Certains chercheurs se tournent déjà vers des solutions telles que la cryptographie dite en treillis, qui serait à l'abri du piratage quantique. La cryptographie basée sur les treillis utilise une simple algèbre linéaire pour chiffrer les données. Elle comprend des treillis, des vecteurs et des bases qui sont utilisés pour construire un modèle difficile. Le National Institute of Standards and Technology (NIST) des États-Unis travaille également sur le sujet et a recommandé l'année dernière la normalisation de nouveaux algorithmes cryptographiques afin de garantir la protection des données à mesure que les ordinateurs quantiques deviennent plus performante.

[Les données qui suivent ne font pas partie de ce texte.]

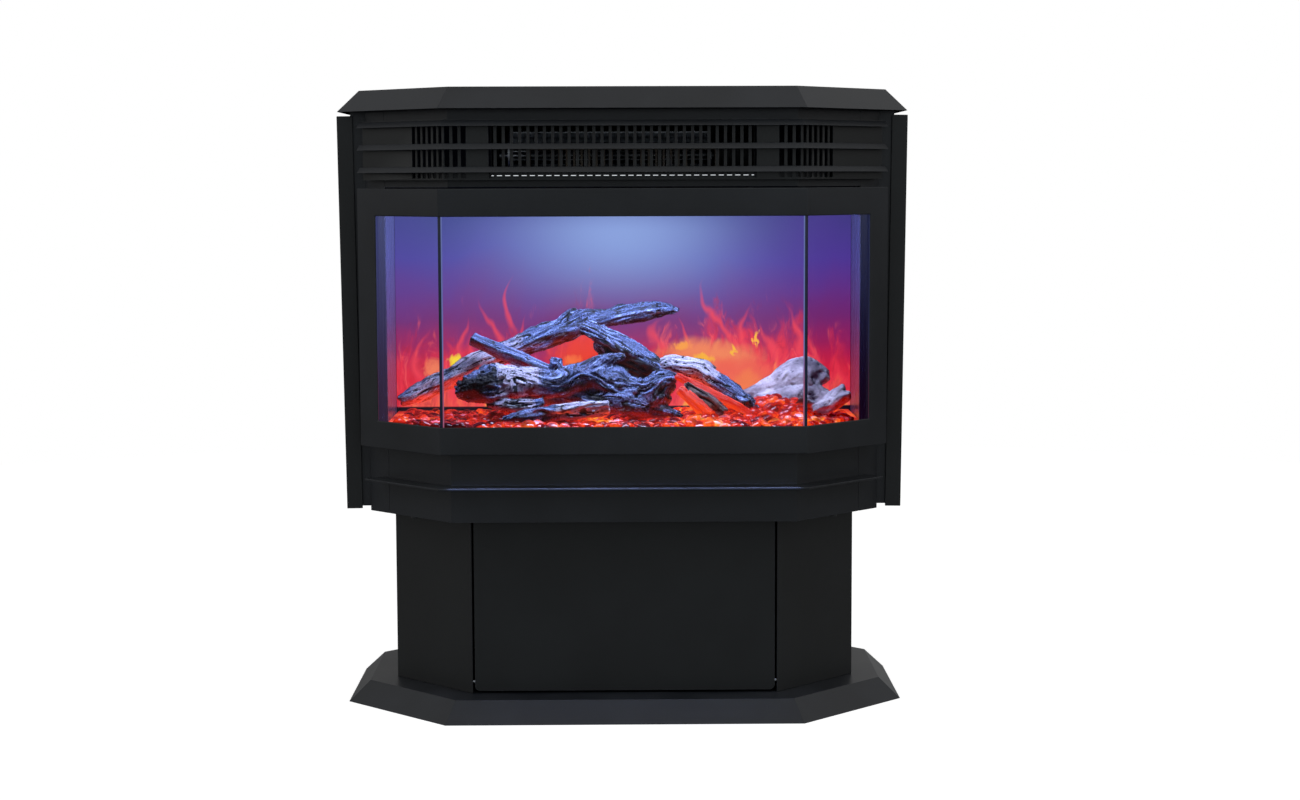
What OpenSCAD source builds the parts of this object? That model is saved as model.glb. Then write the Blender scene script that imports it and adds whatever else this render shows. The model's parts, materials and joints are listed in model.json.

Mais les chercheurs en informatique quantique affirment que cela n'écarte pas totalement les risques que posent les ordinateurs quantiques. « Des algorithmes comme ceux de Regev et Shor pourraient être appliqués rétroactivement, pour déchiffrer le trafic enregistré dans le présent et le passé récent », explique Ekerå. Sans les ordinateurs quantiques, l'un des quatre algorithmes de chiffrement recommandés par le NIST comme étant susceptibles de résister aux quanta a été craqué en une heure par des chercheurs utilisant un seul cœur d'un processeur Intel Xeon, sorti en 2013. Ils se sont appuyés sur les mathématiques pures pour le craquer.
Quoi qu'il en soit, Brown estime que la nouveauté même des travaux de Regev est susceptible d'inspirer et de générer d'autres idées nouvelles dans le domaine de la cryptographie quantique, qui a eu du mal à faire des percées significatives. « J'essaie moi-même de réfléchir à des moyens d'aller plus loin », a déclaré Brown.